I don't think he will ever be happy with not taking you for more time and money, but I'm sure he will enjoy the furniture and show it off to all of his friends (if he has any). Be nice and walk away from it.
Give him $100? No! Make the changes and eat the cost? If so, charge him $40 per hour, minimum. Tell him, "I'm sorry but you approved the design, I built it that way, and you are stuck"? I'd leave out the "stuck" part; be nice. I'm sure he's busy working over someone else at this point.
I also make and sell furniture to my customers and to a few Furniture stores, the owners of the furniture stores have a lot of stories about customers from hell.
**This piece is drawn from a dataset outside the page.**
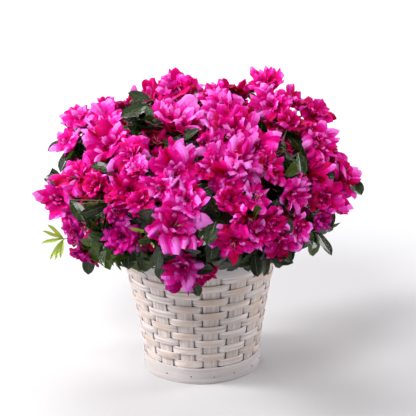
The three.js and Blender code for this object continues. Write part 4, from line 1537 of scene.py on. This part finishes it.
# %% [markdown]
# ## Leaf blades
# An azalea leaf is a pointed oval about 35 mm long, folded slightly along its paler rib and bent
# downwards at its tip. One blade is drawn on a small grid, and copied with its own length, width, bend,
# turn and green for each leaf.

# %% Leaf blades
LEAF_LENGTH = 34 * MM
LEAF_WIDTH = 16 * MM
SHOOT_NARROWNESS = 0.32
BLADE_ROWS = 8
BLADE_COLUMNS = np.array([-1, -0.55, -0.07, 0.07, 0.55, 1])
RIB_COLUMN = 2


def leaf_set(bundle, random, roots, ways, ups, lengths, tones):
    """Adds one leaf for each root, along its way, with its face towards up."""
    count = len(roots)

    def each(low, high):
        return random.uniform(low, high, (count, 1, 1))

    v = np.linspace(0, 1, BLADE_ROWS)[None, :, None]
    u = BLADE_COLUMNS[None, None, :]
    bend, fold, curl = each(0.05, 0.38), each(0.15, 0.5), each(-0.25, 0.25)
    half = LEAF_WIDTH / 2 / np.sqrt(LEAF_LENGTH * lengths)[:, None, None] * each(0.85, 1.2)
    half = half * np.where(tones == SHOOT, SHOOT_NARROWNESS, 1)[:, None, None]
    outline = np.maximum(np.sin(np.pi * v**1.15) ** 0.62, 0.08 * (1 - v))
    wave = 0.02 * np.sin(9 * v + 5 * curl) * np.abs(u)
    x = v - 0.12 * bend * v**2
    y = u * half * outline + 0.1 * curl * v**2
    z = np.abs(u) * half * outline * fold - bend * v**2 * 0.5 + wave
    local = np.stack([x + 0 * u, y, z], -1).reshape(count, -1, 3) * lengths[:, None, None]
    wide = unit_of(np.cross(ups, ways))
    frames = np.stack([ways, wide, np.cross(ways, wide)], 1)
    sheets = np.einsum("bpk,bkx->bpx", local, frames) + roots[:, None]
    rib = np.tile(np.arange(len(BLADE_COLUMNS) - 1) == RIB_COLUMN, BLADE_ROWS - 1)
    rib_tones = np.where(tones == SHOOT, SHOOT, RIB)
    face_tones = np.where(rib[None], rib_tones[:, None], tones[:, None])
    bundle.add(sheets, sheet_faces(BLADE_ROWS, len(BLADE_COLUMNS), False), face_tones)


def whorl(random, axis, count, lift_low, lift_high):
    """Ways, from a point on an axis, of leaves that stand round it by the golden turn."""
    side, other, _ = frames_of(axis[None], np.zeros(1))[0]
    turns = random.uniform(0, 2 * math.pi) + np.arange(count) * GOLDEN_TURN
    lifts = np.linspace(lift_low, lift_high, count)
    flat_ways = side * np.cos(turns)[:, None] + other * np.sin(turns)[:, None]
    return unit_of(flat_ways + axis * lifts[:, None])


print("leaf rule ready")

# %% [markdown]
# ## Leaves placed one by one
# Some leaves hang over the rim or stand out of the outline, and two fresh shoots with narrow pale leaves
# grow low on the left and in the middle. Each of these leaves is given by its root and its tip.

# %% Hung leaves and fresh shoots
HUNG_LEAVES = [
    # root and tip in mm
    ((88, -98, 180), (92, -94, 151)), ((52, -116, 179), (54, -120, 161)),
    ((-67, -120, 190), (-61, -112, 158)), ((-81, -110, 187), (-81, -118, 166)),
    ((-125, -80, 177), (-129, -85, 147)), ((-32, -115, 172), (-45, -112, 150)),
    ((-12, -112, 152), (-1, -112, 129)), ((-39, -118, 175), (-48, -116, 152)),
    ((-144, -100, 245), (-126, -120, 225)), ((-55, -40, 336), (-86, -60, 330)),
    ((-53, 0, 330), (-79, 0, 338)), ((178, 0, 228), (191, -10, 210)),
]
SHOOTS = [
    # root and tips in mm
    ((-156, -62, 184), [
        (-179, -72, 199), (-182, -70, 184), (-173, -74, 163),
        (-166, -77, 164), (-160, -80, 168), (-172, -66, 205),
    ]),
    ((-56, -138, 217), [
        (-50, -152, 238), (-66, -152, 208), (-78, -148, 228), (-50, -154, 206), (-62, -156, 230),
    ]),
]
PLACED_UP = VIEW_WAY + (0, 0, 0.9)


def placed_leaves(m):
    """Roots, tips and greens of the leaves of one mass that are placed one by one."""
    in_mm = [(root, tip, GREEN) for root, tip in HUNG_LEAVES]
    in_mm += [(root, tip, SHOOT) for root, tips in SHOOTS for tip in tips]
    placed = [(np.array(root) * MM, np.array(tip) * MM, tone) for root, tip, tone in in_mm]
    return [leaf for leaf in placed if mass_of(leaf[0]) == m]


print("placed leaves:", sum(len(placed_leaves(m)) for m in range(MASSES)))

# %% [markdown]
# ## Twigs
# A stem runs on from each bough's tip. Twigs fork from it to every bloom and rosette, and finer ones to
# the inner sprays, which close the crown behind the blooms and fill its leafy gaps. Each twig carries
# whorls of leaves near its end.

# %% Places of the inner sprays
INNER_SPRAYS = 460
SPRAY_OVER_RIM = 6 * MM


def gap_point(random, turn, polar, spread):
    """A place in a leafy gap, which is given in degrees."""
    off = random.normal(0, 0.4 * spread, 2)
    across = turn + off[1] / math.sin(math.radians(polar))
    return crown_point(math.radians(polar + off[0]), math.radians(across), random.uniform(0.84, 0.93))


def spray_points():
    random = dealer("sprays")
    made = []
    for i in range(INNER_SPRAYS):
        polar = polar_at((i + 0.5) / INNER_SPRAYS)
        turn = i * GOLDEN_TURN + random.uniform(-0.06, 0.06)
        share = random.uniform(0.66, 0.88) if i % 3 else random.uniform(0.56, 0.7)
        point = draped_point(polar, turn, share)
        if not inside_basket(point, SPRAY_OVER_RIM):
            made.append(point)
    for turn, polar, spread in SHOWN_GAPS:
        made += [gap_point(random, turn, polar, spread) for _ in range(1 + spread // 3)]
    return made


sprays = spray_points()
print("inner sprays:", len(sprays))

# %% [markdown]
# A twig is an arc from a fork on the stem to the neck of a bloom, a rosette or a spray. Its control
# points are only listed here, with the whorls that it carries, so that a whole mass is drawn at once.

# %% Twigs of one mass, and the whorls on them
BLOOM_NECK = BLOOM_DEPTH + 6 * MM
BLOOM_HEAD = BLOOM_DEPTH * 0.6
LEAFY_HEAD = 2 * MM
SPRAY_LENGTH = 12 * MM
TWIG_RADIUS = 1.25 * MM
FINE_TWIG_RADIUS = 0.8 * MM


def twig_plan(m, start, stem, random):
    """Control points and radii of the twigs, and for each whorl its foot, head, axis and leaves.

    start: where the stem starts; stem: the way to its tip.
    """
    stops, radii, whorls = [], [], []
    for s in [s for s in sites if s["mass"] == m and s["leafy"]] + blooms_of[m]:
        leafy, axis = s.get("leafy", False), s["axis"]
        neck = s["centre"] - axis * BLOOM_NECK
        head = s["centre"] - axis * (LEAFY_HEAD if leafy else BLOOM_HEAD)
        fork = start + stem * random.uniform(0.35, 1)
        stops.append([fork, fork + stem * 0.3, neck, head])
        radii.append(TWIG_RADIUS)
        if leafy:
            whorls.append((neck, head, axis, 9, -0.1, 0.9, 1.0))
            whorls.append((fork * 0.25 + neck * 0.75, neck, axis, 7, 0.0, 0.5, 1.05))
        else:
            whorls.append((neck, head, axis, 7, -0.15, 0.45, 1.0))
    for point in sprays:
        if mass_of(point) == m:
            axis = unit_of(crown_normal(point) + random.uniform(-0.5, 0.5, 3))
            fork = start + stem * random.uniform(0.2, 1)
            foot = point - axis * SPRAY_LENGTH
            stops.append([fork, fork + stem * 0.2, foot, point])
            radii.append(FINE_TWIG_RADIUS)
            whorls.append((foot, point, axis, random.integers(5, 8), 0.0, 0.8, 0.95))
    tip = start + stem
    for root, _, _ in placed_leaves(m):
        stops.append([tip, tip + stem * 0.2, root * 0.8 + tip * 0.2, root])
        radii.append(FINE_TWIG_RADIUS)
    return np.array(stops), np.array(radii), whorls


print("twig rule ready")

# %% [markdown]
# ## Leaves of the whorls
# Leaf tones go by spray, so that one twig's leaves look alike: mostly dark green, some olive, and more
# olive ones low on the left. A leaf is left out where it would stick into the basket, hang too low, stand
# out of the outline or lie in the funnel of a bloom.

# %% Leaves of the whorls
LOW_FRONT_LEFT = np.array([-40, -20, 215]) * MM
LOW_LEFT_GREENS = [GREEN, OLIVE, OLIVE, OLIVE]
USUAL_GREENS = [DARK, DARK, DARK, GREEN, GREEN, OLIVE]
LEAF_ROOM = 1 * MM
LOWEST_TIP = 118 * MM
FRONT_LOWEST_TIP = 155 * MM
FRONT_RIM = (95 * MM, -60 * MM)
LEAFY_TOP = 265 * MM
TOP_REACH = 0.97


def leaves_on(whorls, random):
    """Roots, ways, ups, lengths and greens of the leaves of some whorls."""
    leaves = []
    for foot, head, axis, count, low, high, size in whorls:
        ways = whorl(random, axis, count, low, high)
        roots = foot + (head - foot) * np.linspace(0.05, 0.85, count)[:, None]
        green = random.choice(LOW_LEFT_GREENS if (head < LOW_FRONT_LEFT).all() else USUAL_GREENS)
        lengths = LEAF_LENGTH * size * random.uniform(0.75, 1.15, count)
        ups = unit_of(np.tile(axis, (count, 1)) + random.uniform(-0.25, 0.25, (count, 3)))
        leaves.append((roots, ways, ups, lengths, np.full(count, green)))
    return [np.concatenate(parts) for parts in zip(*leaves)]


def in_a_funnel(points):
    """Whether each point lies in, or just over, the funnel of one of the blooms."""
    axes, radii, centres = (np.array([b[key] for b in blooms]) for key in ("axis", "radius", "centre"))
    out = points[:, None] - (centres - axes * (radii * FOOT_DEPTH)[:, None])[None]
    along = (out * axes).sum(-1) / radii
    off = np.linalg.norm(out - axes * (along * radii)[..., None], axis=-1) / radii
    return ((along > 0.2) & (along < 2.6) & (off < 0.2 + 0.85 * np.clip(along, 0, 1))).any(1)


def clear_leaves(roots, ways, lengths):
    """Which leaves keep clear of the basket, the blooms and the outline."""
    tips = roots + ways * lengths[:, None]
    over_front = (tips[:, 1] < FRONT_RIM[1]) & (np.abs(tips[:, 0]) < FRONT_RIM[0])
    low = tips[:, 2] < np.where(over_front, FRONT_LOWEST_TIP, LOWEST_TIP)
    clear = ~(inside_basket(tips, LEAF_ROOM) | inside_basket((tips + roots) / 2, LEAF_ROOM) | low)
    clear &= (tips[:, 2] < LEAFY_TOP) | (np.array([share_out(tip) for tip in tips]) < TOP_REACH)
    for share in (0.4, 0.7, 1.0):
        clear &= ~in_a_funnel(roots + ways * (lengths * share)[:, None])
    return clear


print("greens of a spray:", len(USUAL_GREENS))

# %% [markdown]
# Each mass now gets its twigs as one mesh and its leaves as another, because they have different
# finishes. Leaves that are placed one by one join those of the whorls.

# %% Leaves and twigs, mass by mass
STEM_RADII = np.array([2.6, 2.4, 2.2, 1.9]) * MM
STEM_SIDES = 7
TWIG_STEPS = 7
TWIG_SIDES = 5
TAPER = np.linspace(1.15, 0.7, TWIG_STEPS)

for m in range(MASSES):
    random = dealer("leaves", m)
    leaves, twigs = Bundle(), Bundle()
    start = crown_point(mass_polar[m], mass_turn[m], BOUGH_REACH)
    tip = crown_point(mass_polar[m], mass_turn[m], STEM_REACH)
    stem = tubes(np.linspace(start, tip, len(STEM_RADII))[None], STEM_RADII, STEM_SIDES)
    twigs.add(stem, sheet_faces(len(STEM_RADII), STEM_SIDES, True), 0)
    stops, radii, whorls = twig_plan(m, start, tip - start, random)
    forked = tubes(arc(stops, TWIG_STEPS), radii[:, None] * TAPER, TWIG_SIDES)
    twigs.add(forked, sheet_faces(TWIG_STEPS, TWIG_SIDES, True), 0)
    grown = leaves_on(whorls, random)
    keep = clear_leaves(grown[0], grown[1], grown[3])
    leaf_set(leaves, random, *(part[keep] for part in grown))
    placed = placed_leaves(m)
    if placed:
        roots, tips, tones = (np.array(part) for part in zip(*placed))
        ways, lengths = unit_of(tips - roots), np.linalg.norm(tips - roots, axis=1)
        leaf_set(leaves, random, roots, ways, np.tile(PLACED_UP, (len(roots), 1)), lengths, tones)
    leaves.piece(f"leaves_{m + 1:02d}", leaf_greens, "bloom", mass_node(m))
    twigs.piece(f"twigs_{m + 1:02d}", [twig_bark.made], "bark", mass_node(m))
print("leaf and twig meshes:", 2 * MASSES)

# %% [markdown]
# ## Floor
# The floor is pale, and glows a little more with the distance, so that it fades into a bright room.

# %% Floor
FLOOR_SIZE = 60
FLOOR_DROP = 0.2 * MM
clear_selection()
bpy.ops.mesh.primitive_plane_add(size=FLOOR_SIZE, location=(0, 0, -FLOOR_DROP))
floor = named("floor")
pale = Finish("pale_floor", (0.47, 0.47, 0.48), 0.6, Emission_Strength=1.0)
spot = pale.place()
away = spot.node("ShaderNodeVectorMath", {"operation": "LENGTH"}, {0: spot}, output=1)
pale.feed(Emission_Color=mask(away * 0.2, (0.08, 0), (0.3, 0.5), (0.8, 0.9)))
floor.data.materials.append(pale.made)
print("floor:", FLOOR_SIZE, "m wide")

# %% [markdown]
# ## Lights
# Four large soft lights: a strong one from the left, one from above on the left of the camera, a weaker
# one from the right, and one from behind and above that lights the petals' rims.

# %% Lights
LIGHT_TARGET = (0, 0, 0.2)
LIGHTS = [
    # name, place in metres, size, power, colour
    ("left_light", (-2.0, 0.1, 1.5), 0.7, 75, (1.0, 0.99, 0.98)),
    ("top_light", (-0.6, -1.4, 2.1), 0.8, 44, (1.0, 0.99, 0.98)),
    ("room_light", (2.1, 0.5, 1.1), 1.0, 40, (1.0, 0.98, 0.97)),
    ("back_light", (-0.3, 1.6, 1.9), 1.2, 40, (1.0, 1.0, 1.0)),
]
for name, place, size, power, colour in LIGHTS:
    lamp = bpy.data.lights.new(name, "AREA")
    lamp.shape = "DISK"
    lamp.size = size
    lamp.energy = power
    lamp.color = colour
    made = put_in_scene(name, lamp)
    made.location = place
    made.rotation_euler = (Vector(LIGHT_TARGET) - Vector(place)).to_track_quat("-Z", "Y").to_euler()
print("lights:", [light[0] for light in LIGHTS])

# %% [markdown]
# A faint, slightly blue light from all sides keeps the shadows soft. The standard view shows the
# finishes in the colours that they were given.

# %% Room
ROOM_COLOUR = (0.95, 0.96, 1.0, 1)
ROOM_STRENGTH = 0.15
world = bpy.data.worlds.new("pale_room")
bpy.context.scene.world = world
world.use_nodes = True
background = world.node_tree.nodes["Background"]
background.inputs["Color"].default_value = ROOM_COLOUR
background.inputs["Strength"].default_value = ROOM_STRENGTH
bpy.context.scene.view_settings.view_transform = "Standard"
print("room light:", ROOM_STRENGTH)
There seems to be no shortage of them; just try to screen them out if you can.
By this I mean if you do nothing and he tells four friends why he would never use you again and they each tell two or three, you could lose more business than you could ever buy for $500.
You need to explain to him that you would like to have a happy customer but one of the reasons you reviewed the drawings with him (I hope they show the edge detail) was to eliminate potential problems like this, and that you always do this, since erasing lines is much easier than reworking wood. I would then gauge his reaction and try and reach a compromise.
Base your decision on his community influence. If you feel that he is one who can influence future sales for you, you may decide to eat the $500 and do the work. If you feel that he is not that influential or that a reasonable person would question his motive in complaining about your work, take him up on his offer and refund the $100. Put the $100 under the expense of learning one more thing about your business and customer base.
If you think that he is out of line in his demand, tell him so - tell him that standard operating practices in the industry, and your competition, will not allow to do the extra work without total compensation. If he asks what your competition has to do with it, tell him that every hour you spend doing for him what is not warranted is an hour your competition uses to take your next customer away from you.
I know how you feel - take as much time as you need to reduce your frustration factor and water temperature and then lay it out as matter-of-fact as you can.
Best of luck to you. And please, raise your prices. I think you're too low and your customer thinks he's found somebody he can take to the cleaners. Just my personal opinion.
Why does the shelf edge detail suddenly become acceptable to this yahoo once he's got a hundred bucks in his hand?
Answer: Because the shelf edge has nothing to do with it. He wants to manipulate you for a further discount, pure and simple.
Nobody's ever tried this with me, but God help them if they did. Influential or not, after I'd finished rolling on the floor laughing at their cockamamie request, I'd have cleaned up my tools and gotten the hell out of there. Sometimes you just have to accept that there's a weenie born every minute, and that sooner or later, you're gonna cross paths with one whose picture should be in the dictionary next to the word.
Unfortunately, it seems you're in a place where you must now deal with it. So here's my suggestion:
Ask this guy to put his complaint -- and his acceptable solution, the hundred bucks -- in writing, to sign his request and mail or fax it to you. Tell him you'll send him the money as soon as you receive it, but that your accountant insists on a record of the reason for the discount.
If he does this, which I doubt, send him the hundred bucks with a note of your own: that you appreciate his business and would appreciate it even more if he took it elsewhere the next time around. Throw in plenty of guilt about the great price you gave him in the first place, but keep it professional, i.e., "I'm sorry this minor detail was displeasing to you, but happy that a mere hundred dollars made it somehow acceptable." This does two things: gives you the satisfaction of telling him what you think, and gives you written proof of his left-field request.
But I seriously don't think it'll come to that. He sounds too smart -- or should I say, too cunning? -- to walk into the "trap." Upshot: You keep the hundred, and still get to honestly tell people that you were willing to give him a discount, but that you never heard from him again.
If it ever comes up.
Which it won't.
And yes, your prices sound way too low.
Good luck, and ain't the general public grand? Rivaled only by general contractors -- but we'll save that for another day!
Anthony G. Noel, forum moderator
I had an uneasy feeling when I took the job from him, but I ignored it. From now on I will also follow my instinct. If I don't feel good about the person, I won't take on the work.
You cannot possibly detail every construction detail that goes into a project. Having something in your contract like I outlined above may not make the customer any happier, but at least you've got the paper on your side if it comes to that.
What about your time? How many times will he come back for "changes" and expect you to eat them? The world is full of dirtbags like this. It is also full of good customers. The trouble is sorting them out!
Here's the solution, pure and equally simple: Look him right in his weasel-like eyes and say, loudly and clearly, NO! That usually works for me. If that's not enough, kick him in the balls as hard as you can. And watch out -- sometimes they puke when you do that.
Comment from contributor A:
Sounds like several of my ex-clients. Tell him you will think it over and leave. If he calls asking for the hundred bucks, ask what makes him think he is entitled to it. He agreed to the project and paid for it. In the future if he shows up with work for you, show him the door.